I am testing out Azure Databricks for some data science research. So what is Azure Databricks? According to the source:
Azure Databricks is an Apache Spark-based analytics platform optimized for the Microsoft Azure cloud services platform. Designed with the founders of Apache Spark, Databricks is integrated with Azure to provide one-click setup, streamlined workflows, and an interactive workspace that enables collaboration between data scientists, data engineers, and business analysts.
I am always a bit confused by Azure accounts.
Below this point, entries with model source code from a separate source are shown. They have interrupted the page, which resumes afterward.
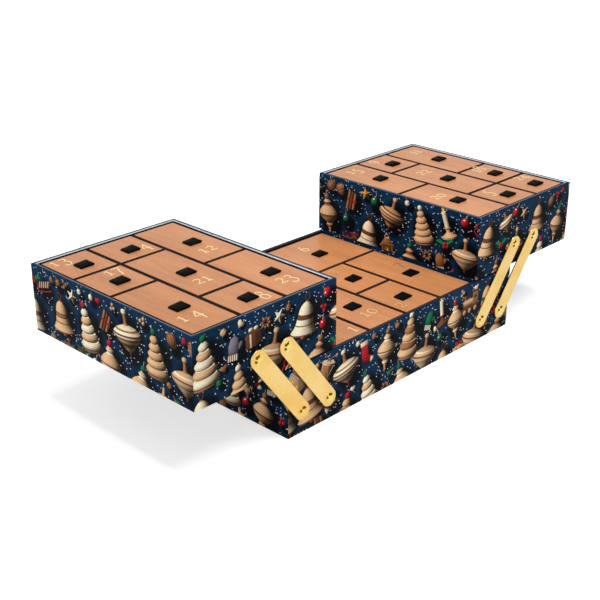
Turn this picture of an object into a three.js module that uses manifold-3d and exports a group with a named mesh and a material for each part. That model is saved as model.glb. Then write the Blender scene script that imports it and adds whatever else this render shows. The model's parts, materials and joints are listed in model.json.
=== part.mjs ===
// Advent calendar box: a base box and two upper trays that swing out on flat arms.
// Millimetres, +Z up, +X towards the right tray, -Y towards the front. It is modelled open,
// with both trays swung out and resting over the base's outer ends.

import * as THREE from 'three';
import { mergeVertices } from 'three/addons/utils/BufferGeometryUtils.js';
import Module from 'manifold-3d';

const wasm = await Module();
wasm.setup();

// Boxes
const TRAY_LENGTH = 181;
const BOX_DEPTH = 240;
const TRAY_HEIGHT = 72;
const BASE_HEIGHT = 74;
const WALL = 4;
const FLOOR = 4;
const TRAY_PARTING = 1; // between the two trays when the box is closed
const TRAY_LIFT = 2.5; // from the base's rim up to the trays' undersides

// Dividers, which drop into a box as one grid
const DIVIDER = 2.5;
const GRID_FRAME = 2; // the grid's outer frame
const GRID_FIT = 0.3; // round the grid, inside the walls
const DIVIDER_DROP = 1; // from the lids' tops down to the dividers' tops
const RAIL_WIDTH = 2.5;
const RAIL_HEIGHT = 5;
const BACK_CELL_DEPTH = 84; // the wide compartment at the back of the base

// Lids
const LID_THICKNESS = 4;
const LID_FIT = 0.75; // round each lid
const TRAY_LID_RECESS = 1.25; // below the rim
const BASE_LID_RECESS = 2;
const BASE_LID_SETBACK = 2; // from the open trays' inner faces to the base's lids

// Pull loops: a strap folded back on itself, whose two ends go through one slit in the lid
const LOOP_LENGTH = 16; // from the slit to the outside of the fold
const LOOP_WIDTH = 13.5;
const LOOP_RISE = 2.75;
const LOOP_THICKNESS = 0.75;
const LOOP_ROOT = 0.8; // let into the lid
const LOOP_SLIT = 2; // along the loop
const LOOP_CLEARANCE = 0.35; // under the strap
const LOOP_FORWARD = 6.2; // from the lid's middle towards the front
const LOOP_SHIFT = 1; // from the lid's middle towards the right

// Side decks
const DECK_FIT = 0.3; // to the walls, and to the trays that rest on the decks

// Arms
const ARM_CENTRES = 95.5;
const ARM_LEAN = THREE.MathUtils.degToRad(37); // from upright, when open and when closed
const ARM_WIDTH = 19;
const ARM_THICKNESS = 2;
const ARM_CHAMFER = 0.5;
const ARM_SPACING = 37.3; // between the two arms on one face
const PIVOT_INSET = 17.6; // from the base's end to the outer arm's pivot
const PIVOT_HEIGHT = 25;

// Shouldered rivets
const SHANK_RADIUS = 2.5;
const HEAD_RADIUS = 5.4;
const HEAD_HEIGHT = 1.4;
const HEAD_EDGE = 0.4;
const COLLAR_RADIUS = 5.8;
const COLLAR_THICKNESS = 0.6;
const TAIL_RADIUS = 4;
const TAIL_THICKNESS = 1;
const TAIL_RECESS = 0.3; // below the wall's inner face
const RUNNING_FIT = 0.1; // round a shank, and on each side of an arm

// Steps of round surfaces
const RIVET_SIDES = 16;
const HOLE_SIDES = 24;
const END_STEPS = 10;
const DOME_STEPS = 3;
const LOOP_STEPS = 6;

// Sizes that follow
const BASE_LENGTH = 2 * TRAY_LENGTH + TRAY_PARTING;
const SWING_SHIFT = 2 * ARM_CENTRES * Math.sin(ARM_LEAN);
const TRAY_BOTTOM = BASE_HEIGHT + TRAY_LIFT;
const TRAY_CENTRE = (TRAY_PARTING + TRAY_LENGTH) / 2 + SWING_SHIFT;
const OPEN_HALF = TRAY_PARTING / 2 + SWING_SHIFT; // from the middle to an open tray's inner face
const FRAME_INSET = WALL + GRID_FIT + GRID_FRAME; // from a box's outer face to its first compartment
const TAIL_SINK = TAIL_THICKNESS + TAIL_RECESS; // depth of the sink for a rivet's tail
const ARM_OFFSET = COLLAR_THICKNESS + RUNNING_FIT + ARM_THICKNESS / 2; // wall's face to an arm's middle

// Where the days lie: strips count from -X to +X, rows from front to back
const LEFT_PLACES = [
  { day: 14, strips: [0, 1], rows: [0, 2] },
  { day: 17, strips: [0, 1], rows: [2, 3] },
  { day: 13, strips: [0, 1], rows: [3, 4] },
  { day: 8, strips: [1, 2], rows: [0, 1] },
  { day: 21, strips: [1, 2], rows: [1, 3] },
  { day: 4, strips: [1, 2], rows: [3, 4] },
  { day: 23, strips: [2, 3], rows: [0, 2] },
  { day: 12, strips: [2, 3], rows: [2, 4] },
];
const RIGHT_PLACES = [
  { day: 20, strips: [0, 1], rows: [0, 2] },
  { day: 15, strips: [0, 1], rows: [2, 4] },
  { day: 5, strips: [1, 2], rows: [0, 1] },
  { day: 22, strips: [1, 2], rows: [1, 3] },
  { day: 9, strips: [1, 2], rows: [3, 4] },
  { day: 24, strips: [2, 3], rows: [0, 1] },
  { day: 18, strips: [2, 3], rows: [1, 2] },
  { day: 11, strips: [2, 3], rows: [2, 4] },
];
const BASE_LEFT_PLACES = [
  { day: 1, strips: [0, 1], rows: [0, 1] },
  { day: 19, strips: [0, 1], rows: [1, 2] },
  { day: 10, strips: [1, 2], rows: [0, 1] },
  { day: 16, strips: [1, 2], rows: [1, 2] },
];
const BASE_RIGHT_PLACES = [
  { day: 2, strips: [2, 3], rows: [0, 1] },
  { day: 3, strips: [2, 3], rows: [1, 2] },
  { day: 7, strips: [3, 4], rows: [0, 2] },
  { day: 6, strips: [2, 4], rows: [2, 3] },
];
const TRAY_STRIPS = 3;
const TRAY_ROWS = 4;
const BASE_STRIPS = 4;
const BASE_LEFT_ROWS = 2;

const printedBoard = new THREE.MeshStandardMaterial({ color: 0x16304e, roughness: 0.45, flatShading: true });
const darkBoard = new THREE.MeshStandardMaterial({ color: 0x171c28, roughness: 0.7, flatShading: true });
const lidWood = new THREE.MeshStandardMaterial({ color: 0xcf936c, roughness: 0.55, flatShading: true });
const brass = new THREE.MeshStandardMaterial({
  color: 0xf0c476,
  roughness: 0.3,
  metalness: 1,
  flatShading: true,
});

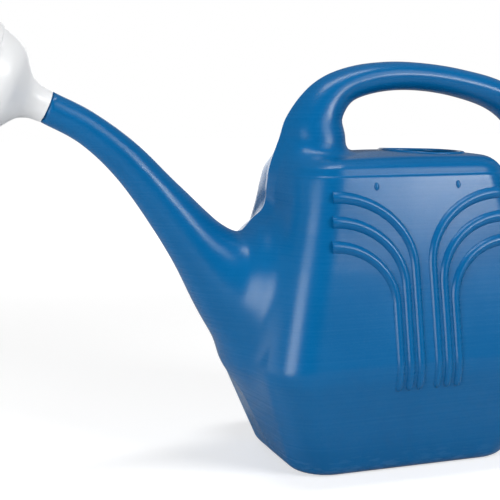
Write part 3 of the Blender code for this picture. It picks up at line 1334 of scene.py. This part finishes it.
class Fountain:
    """The raised ribs and pips of one side panel."""

    STEPS = 90
    SINK = 0.0008

    def __init__(self, skin: CanMoulding, sizes: RibSizes) -> None:
        """Keeps the skin that the relief lies on, and its sizes."""
        self.skin = skin
        self.sizes = sizes

    def path(self, index: int, hand: int) -> Array:
        """One rib's line over the flat panel: up the stem, then over a quarter ellipse to the side.

        Args:
            index: the rib's number, from the middle out.
            hand: -1 for a rib that turns to -X and 1 for one that turns to +X.

        Returns:
            The line's points, one to a row.
        """
        s, tank = self.sizes, self.skin.tank
        stem = s.first + s.spacing * index
        top = tank.shoulder - s.drop * (index + 0.75)
        spread = tank.top_half_length - s.end_inset + s.end_step * index - stem
        arc = s.arc_height - s.arc_step * index
        turn = np.linspace(0, pi / 2, 60)
        x = np.concatenate([[stem], stem + spread * (1 - np.cos(turn))])
        z = np.concatenate([[tank.belt_height - s.foot_drop], top - arc * (1 - np.sin(turn))])
        along = np.concatenate([[0], np.cumsum(np.hypot(np.diff(x), np.diff(z)))])
        even = np.linspace(0, along[-1], self.STEPS)
        flat = np.interp(even, along, x) * hand
        return np.column_stack([flat, np.zeros(self.STEPS), np.interp(even, along, z)])

    def build(self, side: int, finish: bpy.types.Material) -> bpy.types.Object:
        """Builds one panel's relief.

        Args:
            side: -1 for the panel at -Y and 1 for the one at +Y.
            finish: its material.

        Returns:
            The relief, laid on the panel.
        """
        s, tank = self.sizes, self.skin.tank
        runs = np.array([self.path(index, hand) for index in range(s.count) for hand in (-1, 1)])
        share = np.linspace(0, 1, self.STEPS)
        foot = np.sqrt(1 - (1 - np.clip(share * 32, 0, 1)) ** 2)
        radii = (0.12 + 0.88 * foot) * (0.86 + 0.40 * share**1.5)
        path = rail("rib_path", runs, radii=radii)
        recipe = Recipe(
            "fountain",
            {
                "Width": s.width,
                "Height": s.height,
                "Sink": self.SINK,
                "Pip Width": s.pip_width,
                "Pip Height": s.pip_height,
                "Pip Offset": s.pip_offset,
                "Pip Level": tank.shoulder - s.pip_drop,
            },
        )
        circle = recipe.made("GeometryNodeCurvePrimitiveCircle", {"Resolution": 28, "Radius": 1.0})
        position = recipe.made("GeometryNodeInputPosition")
        split = recipe.add("ShaderNodeSeparateXYZ", {0: position})
        round_x, round_y = Flow(recipe.tree, split.outputs[0]), Flow(recipe.tree, split.outputs[1])
        upper = round_y.op("GREATER_THAN", -0.001)
        swell = 1.0 - abs(round_x) ** 2.2
        raised = recipe.size("Height") * swell * upper - recipe.size("Sink") * abs(round_y) * (1.0 - upper)
        spot = recipe.made("ShaderNodeCombineXYZ", {0: raised, 1: round_x * recipe.size("Width") * 0.5})
        profile = recipe.made("GeometryNodeSetPosition", {"Geometry": circle, "Position": spot})
        faced = recipe.made(
            "GeometryNodeSetCurveNormal", {"Curve": recipe.given, "Normal": (0.0, 1.0, 0.0)}, mode="FREE"
        )
        radius = recipe.made("GeometryNodeInputRadius")
        ribs = recipe.made(
            "GeometryNodeCurveToMesh",
            {"Curve": faced, "Profile Curve": profile, "Scale": radius, "Fill Caps": True},
        )
        ball = recipe.made("GeometryNodeMeshUVSphere", {"Segments": 32, "Rings": 16, "Radius": 0.5})
        flat = recipe.made(
            "ShaderNodeCombineXYZ",
            {0: recipe.size("Pip Width"), 1: recipe.size("Height"), 2: recipe.size("Pip Height")},
        )
        pip = recipe.made("GeometryNodeTransform", {"Geometry": ball, "Scale": flat})
        start = recipe.made(
            "ShaderNodeCombineXYZ", {0: recipe.size("Pip Offset") * -1.0, 2: recipe.size("Pip Level")}
        )
        step = recipe.made("ShaderNodeCombineXYZ", {0: recipe.size("Pip Offset") * 2.0})
        line = recipe.made("GeometryNodeMeshLine", {"Count": 2, "Start Location": start, "Offset": step})
        pips = recipe.made("GeometryNodeInstanceOnPoints", {"Points": line, "Instance": pip})
        name = f"ribs_{'near' if side < 0 else 'far'}"
        made = recipe.carry_out(recipe.join(ribs, pips), path, name, finish)
        self.skin.field.drape(made.data, side)
        face_out(made.data)
        shade(made.data, radians(70))
        return made


class Spigot:
    """The short tube at the spout's tip that the rose pushes on to."""

    def __init__(self, tank: TankSizes, sizes: RoseSizes) -> None:
        """Keeps the sizes."""
        self.tank = tank
        self.sizes = sizes

    def build(self) -> bpy.types.Object:
        """Builds the tube in place.

        Returns:
            The tube.
        """
        outer, bore = self.sizes.spigot_radius, self.sizes.spigot_radius - self.tank.wall
        root, end = -0.006, self.sizes.spigot_length
        profile = [(outer, root), (outer, end - 0.0012), (outer - 0.0007, end), (bore, end), (bore, root)]
        made = turned(rounded_profile(profile, 0.0004, 2), "spigot")
        made.data.transform(self.sizes.axes(self.tank))
        shade(made.data, radians(40))
        return made


class Rose:
    """The sprinkler rose: its bell-shaped shell and its perforated face."""

    def __init__(self, tank: TankSizes, sizes: RoseSizes) -> None:
        """Keeps the sizes."""
        self.tank = tank
        self.sizes = sizes

    def outline(self) -> list[tuple[float, float]]:
        """The shell's profile, up its outer side and down its inner side.

        Returns:
            The profile's points as (radius, height).
        """
        s = self.sizes
        collar, socket = s.tip_radius + 0.0001, s.spigot_radius + s.clearance
        bell, start = s.shoulder, s.length - s.rim
        seat, ledge = s.face_radius + s.clearance, s.length - s.seat_depth - s.seam
        outer = [
            (collar, s.seam),
            (collar + 0.0005, 0.009),
            (collar + 0.0036, 0.0165),
            (collar + 0.0078, 0.0207),
            (bell - 0.0130, 0.0255),
            (bell - 0.0060, 0.0310),
            (bell - 0.0022, 0.0380),
            (bell, start - 0.003),
            (bell, start),
        ]
        rim = [
            (s.radius - 0.0006, start + 0.0008),
            (s.radius, start + 0.003),
            (s.radius, s.length - 0.0015),
            (s.radius - 0.0012, s.length),
            (seat, s.length),
            (seat, ledge),
        ]
        inner = [
            (bell - s.wall, ledge),
            (bell - s.wall - 0.0010, 0.0430),
            (bell - s.wall - 0.0052, 0.0350),
            (bell - s.wall - 0.0135, 0.0272),
            (socket + 0.0062, 0.0225),
            (socket + 0.0018, 0.0185),
            (socket, s.spigot_length),
            (socket, s.seam),
        ]
        return [
            *rounded_profile(outer, 0.008, 8),
            *rounded_profile(rim, 0.0008, 4),
            *rounded_profile(inner, 0.006, 6),
        ]

    def build_shell(self) -> bpy.types.Object:
        """Builds the shell in place.

        Returns:
            The shell.
        """
        made = turned(self.outline(), "rose_bell", 160)
        made.data.transform(self.sizes.axes(self.tank))
        shade(made.data, radians(32))
        return made

    def build_face(self, finish: bpy.types.Material) -> bpy.types.Object:
        """Builds the domed face in place, with its rings of holes.

        Args:
            finish: its material.

        Returns:
            The face.
        """
        s = self.sizes
        seat, radius = s.length - s.seat_depth, s.face_radius
        reach = [1 - step / 14 for step in range(15)]
        top = [(radius * r, seat + s.face_thickness + s.face_dome * (1 - r**2)) for r in reach]
        under = [(r, height - s.face_thickness) for r, height in reversed(top)]
        blank = turned([*under, *top], "face_blank", 160)
        pitch = (radius - 0.006) / (s.hole_rings + 0.2)
        recipe = Recipe("perforations", {"Hole": s.hole_radius, "Pitch": pitch, "Level": s.length})
        drill = recipe.made(
            "GeometryNodeMeshCylinder", {"Vertices": 20, "Radius": recipe.size("Hole"), "Depth": 0.03}
        )
        rings = [recipe.made("GeometryNodeMeshLine", {"Count": 1})]
        for ring in range(1, s.hole_rings + 1):
            circle = recipe.made(
                "GeometryNodeMeshCircle", {"Vertices": 6 * ring, "Radius": recipe.size("Pitch") * float(ring)}
            )
            turn = (0.0, 0.0, pi / (6 * ring) * (ring % 2))
            rings.append(recipe.made("GeometryNodeTransform", {"Geometry": circle, "Rotation": turn}))
        level = recipe.made("ShaderNodeCombineXYZ", {2: recipe.size("Level")})
        centres = recipe.made("GeometryNodeSetPosition", {"Geometry": recipe.join(*rings), "Offset": level})
        placed = recipe.made("GeometryNodeInstanceOnPoints", {"Points": centres, "Instance": drill})
        drills = recipe.made("GeometryNodeRealizeInstances", {0: placed})
        pierced = recipe.made(
            "GeometryNodeMeshBoolean", {"Mesh 1": recipe.given, "Mesh 2": drills}, solver="EXACT"
        )
        made = recipe.carry_out(pierced, blank, "rose_plate", finish)
        made.data.transform(s.axes(self.tank))
        shade(made.data, radians(32))
        return made


# ----------------------------------------------------------------------------------------------- studio


@dataclass(frozen=True)
class Softbox:
    """One rectangular area light, aimed at a point."""

    name: str
    place: tuple[float, float, float]
    aim: tuple[float, float, float]
    size: tuple[float, float]
    power: float

    def build(self) -> bpy.types.Object:
        """Adds the light.

        Returns:
            The light.
        """
        lamp = bpy.data.lights.new(self.name, "AREA")
        lamp.shape = "RECTANGLE"
        lamp.size, lamp.size_y = self.size
        lamp.energy = self.power
        made = add_object(self.name, lamp)
        made.location = self.place
        sight = Vector(self.aim) - Vector(self.place)
        made.rotation_euler = sight.to_track_quat("-Z", "Y").to_euler()
        return made


@dataclass(frozen=True)
class Studio:
    """A bright world behind the can, dimmer in front, with softboxes, a floor and a camera."""

    sky: float = 0.26
    front: float = 0.03
    floor_reach: float = 6.0
    floor_level: float = -0.0002
    target: tuple[float, float, float] = (-0.1165, 0.0, 0.1752)
    distance: float = 0.912
    azimuth: float = radians(-19.235)
    elevation: float = radians(8.01)
    lens: float = 81.14

    def build_world(self) -> None:
        """A world that is bright behind the can and above it, and dimmer in front."""
        world = bpy.data.worlds.new("studio")
        bpy.context.scene.world = world
        world.use_nodes = True
        tree = world.node_tree
        tree.nodes.clear()
        direction = add_node(tree, "ShaderNodeTexCoord").outputs["Generated"]
        split = add_node(tree, "ShaderNodeSeparateXYZ", {0: direction})
        behind = Flow(tree, split.outputs[1]).between(-0.30, 0.30)
        seen = Flow(tree, add_node(tree, "ShaderNodeLightPath").outputs["Is Camera Ray"])
        light = (behind * (self.sky - self.front) + self.front) * (1.0 - seen) + seen
        back = add_node(tree, "ShaderNodeBackground", {"Color": (1, 1, 1, 1), "Strength": light})
        add_node(tree, "ShaderNodeOutputWorld", {"Surface": back.outputs[0]})

    def build_lights(self) -> None:
        """The softboxes."""
        boxes = (
            Softbox("key", (0.60, -1.05, 1.15), (-0.02, 0.0, 0.15), (0.6, 0.6), 5.0),
            Softbox("panel", (0.80, -1.15, 0.71), (0.02, -0.07, 0.20), (0.62, 0.24), 12.0),
            Softbox("top", (-0.10, -0.10, 1.35), (-0.10, 0.0, 0.20), (0.7, 0.20), 6.0),
            Softbox("left", (-1.22, -0.74, 0.42), (-0.1, -0.03, 0.18), (0.56, 0.75), 13.0),
            Softbox("rim", (0.15, 1.50, 0.50), (-0.1, 0.0, 0.18), (0.8, 0.8), 3.5),
            Softbox("card", (-0.90, 0.20, 0.06), (-0.15, 0.0, 0.08), (0.7, 0.5), 1.6),
        )
        for box in boxes:
            box.build()

    def build_floor(self) -> None:
        """A wide plane at the can's base."""
        mesh = bpy.data.meshes.new("floor")
        reach, level = self.floor_reach, self.floor_level
        corners = [(-reach, -reach), (reach, -reach), (reach, reach), (-reach, reach)]
        mesh.from_pydata([(x, y, level) for x, y in corners], [], [(0, 1, 2, 3)])
        mesh.materials.append(Floor().make())
        add_object("floor", mesh)

    def build_camera(self) -> None:
        """A camera at the studio's standing view."""
        camera = bpy.data.cameras.new("camera")
        camera.lens = self.lens
        camera.sensor_width = 36
        made = add_object("camera", camera)
        back = Vector(
            (
                sin(self.azimuth) * cos(self.elevation),
                -cos(self.azimuth) * cos(self.elevation),
                sin(self.elevation),
            )
        )
        made.location = Vector(self.target) + back * self.distance
        made.rotation_euler = (-back).to_track_quat("-Z", "Y").to_euler()
        bpy.context.scene.camera = made

    def build(self) -> None:
        """Builds the whole studio."""
        bpy.context.scene.view_settings.view_transform = "Standard"
        self.build_world()
        self.build_lights()
        self.build_floor()
        self.build_camera()


def main() -> None:
    """Builds every piece, then the studio round them."""
    logging.basicConfig(level=logging.INFO, format="%(message)s")
    tank, mouth, ribs, rose = TankSizes(), MouthSizes(), RibSizes(), RoseSizes()
    blue, white = BlueMoulding().make(), WhiteRose().make()
    skin = CanMoulding(tank, mouth, rose)
    dress(skin.build(), Body.CAN, Slot.BLUE, blue, "tank", "spout", "handle")
    dress(FillRim(skin).build(blue), Body.CAN, Slot.BLUE, blue)
    fountain = Fountain(skin, ribs)
    for side in (-1, 1):
        dress(fountain.build(side, blue), Body.CAN, Slot.BLUE, blue)
    dress(Spigot(tank, rose).build(), Body.CAN, Slot.BLUE, blue)
    head = Rose(tank, rose)
    dress(head.build_shell(), Body.ROSE, Slot.WHITE, white, "rose_shell")
    dress(head.build_face(white), Body.ROSE, Slot.WHITE, white, "rose_face")
    Studio().build()


if __name__ == "__main__":
    main()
I believe that if you have a private account, you can:
- set up a 14-day trial, where you get unlimited usage of Azure Databricks
- get $200 of credit that can be used for 30 days (useful from days 15 to 30)
- get one year of free services (not clear what this will cover)
I will update this and pricing as I get a better sense of how this works.
To be completed
Once you have set up your free trial:
- Navigate to the databricks blade: https://portal.azure.com/#blade/HubsExtension/Resources/resourceType/Microsoft.Databricks%2Fworkspaces
- Create/add a databrick workspace in a new resource group.
- Launch Workspace (the databrick workspace that you just created)
- If your sign in hangs while trying to launch the databricks workspace, you can either switch to an incognito browser or use IE.
- Download a sample notebook https://databricks.com/resources/type/example-notebook
- Import this notebook into your workspace
- Select “create table in notebook”
- Attach your notebook to a cluster (you need to create one)